The ultimate question is whether we desire our jurists in the judicial system to adhere consistently to our original government charter or whether judges should be expected and allowed to enter their own value and moral judgments into the equation. If you personally believe the latter, then what you desire the judicial branch to be is really nothing more than an extension of the legislative branch that is results driven and with one gigantic problem: in most cases and certainly in the case of the Supreme Court they are completely unaccountable to the popular electorate. The framers of our Constitution never intended the judicial branch to make value decisions arbitrarily, rather the judicial branch was wisely crafted with a purpose of adjudication of disputes and conflicts in interpreting the law and with striking down laws that are blatant abuses of the Constitution. On value and moral arguments, the Constitution is largely silent, leaving it firmly within the legislative branch to craft laws that are signs of the times and the will of the people in a democratic process.
Thus, my veneration and respect for Scalia as a jurist rests primarily on the consistent and principled way in which he performed his function as a Supreme Court judge, which was rooted in a predictable and formulaic approach to the laws and historic context as written in the legal codes. If Scalia’s career on the Supreme Court could be summarized into a couple of easy sentences it would be this: ‘Americans, if you want better or different laws, write your local Congressman or vote for someone else. Don’t take the easy way out by putting your hopes in the Supreme Court. Moving the moral current of society is not the Court’s responsibility and vesting that power in the Court is a grave danger to and severely undermines democracy.’ Indeed, the major downside of reliance on the judicial branch to make sweeping decisions: it fails to quell the dissent of the opposition in the same way that resounding defeat at the hands of the electorate driving the legislative process would. Defeat at the hands of the judge is analogous to a referee throwing the game. That leaves the opposition far more bitter and recalcitrant than if they had simply been trounced by a better team. Scalia adhered to the view that the Constitution and the law should determine judicial decisions and that a judge should not artfully construct law to fit their value judgments so as to promulgate de facto legislation from the judicial bench. As such, it is of my opinion that he was a critical bulwark against the judicial branch possessing more power than it was intended in America’s carefully crafted separation of powers. It was not really Scalia’s, or any other Supreme Court Justice’s call to make on bending legislative actions into what they believed was just or unjust. The results of such a process are completely unprincipled and chaotic. In Scalia’s view, it was the legislature that was supposed to handle the crafting of law. Critically, this is the government branch vested with these powers in the U.S. Constitution and concomitantly is the branch directly elected by the people to represent their interests.

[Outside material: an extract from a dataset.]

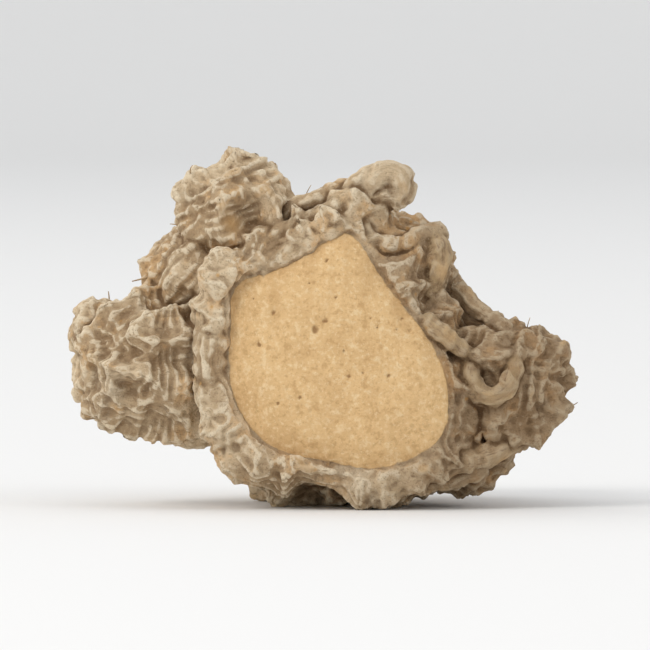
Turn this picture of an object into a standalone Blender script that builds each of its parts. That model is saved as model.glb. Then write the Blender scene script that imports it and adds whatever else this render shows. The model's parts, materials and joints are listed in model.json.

Scalia is most reviled these days for his vote and dissent on the issue of gay marriage. I will not carry on about that specific issue here since out of my more libertarian principles I hardly think the state should have been involved in determining what marriage was in the first place. I don’t need a government license to sanctify my marriage nor to deem it appropriate in the eyes of the state, nor by extension do I believe it should it have meddled in anyone else’s private relationships. Government has its role here in adjudicating the inevitable conflicts that will arise in suits and settlements (divorce, separation and division of assets), but I firmly believe that these issues could be handled much like any other contractual issue and in the judicial rather than the legislative branch of government. The real reason for such heavy-handed government involvement is enacting social policy and through tax codes manipulated in vain attempts to spur on marriage that induced all of this mess in the first place. That is all I will say on the matter in this post, but in turning to the hatred spewed out on Scalia for his dissent on this case, I think people got tremendously confused between someone with legal principles and bigotry. One only need to turn to his written dissent on the to understand his motivations, which is essentially that American democracy keeps getting unlawfully sidestepped by 9 Supreme Court Justices. As a result, one can clearly see that the dissent was completely in line with his typical approach to jurisprudence and a preservation of the democratic and legislative process. I have copied the gist of his dissent below below, but in my opinion, the full dissent is worth a read:
“The substance of today’s decree is not of immense personal importance to me. The law can recognize as marriage whatever sexual attachments and living arrangements it wishes, and can accord them favorable civil consequences, from tax treatment to rights of inheritance.
Those civil consequences—and the public approval that conferring the name of marriage evidences—can perhaps have adverse social effects, but no more adverse than the effects of many other controversial laws. So it is not of special importance to me what the law says about marriage. It is of overwhelming importance, however, who it is that rules me. Today’s decree says that my Ruler, and the Ruler of 320 million Americans coast-to-coast, is a majority of the nine lawyers on the Supreme Court. The opinion in these cases is the furthest extension in fact— and the furthest extension one can even imagine—of the Court’s claimed power to create “liberties” that the Constitution and its Amendments neglect to mention. This practice of constitutional revision by an unelected committee of nine, always accompanied (as it is today) by extravagant praise of liberty, robs the People of the most important liberty they asserted in the Declaration of Independence and won in the Revolution of 1776: the freedom to govern themselves.
Until the courts put a stop to it, public debate over same-sex marriage displayed American democracy at its best. Individuals on both sides of the issue passionately, but respectfully, attempted to persuade their fellow citizens to accept their views. Americans considered the arguments and put the question to a vote. The electorates of 11 States, either directly or through their representatives, chose to expand the traditional definition of marriage. Many more decided not to.1 Win or lose, advocates for both sides continued pressing their cases, secure in the knowledge that an electoral loss can be negated by a later electoral win. That is exactly how our system of government is supposed to work.”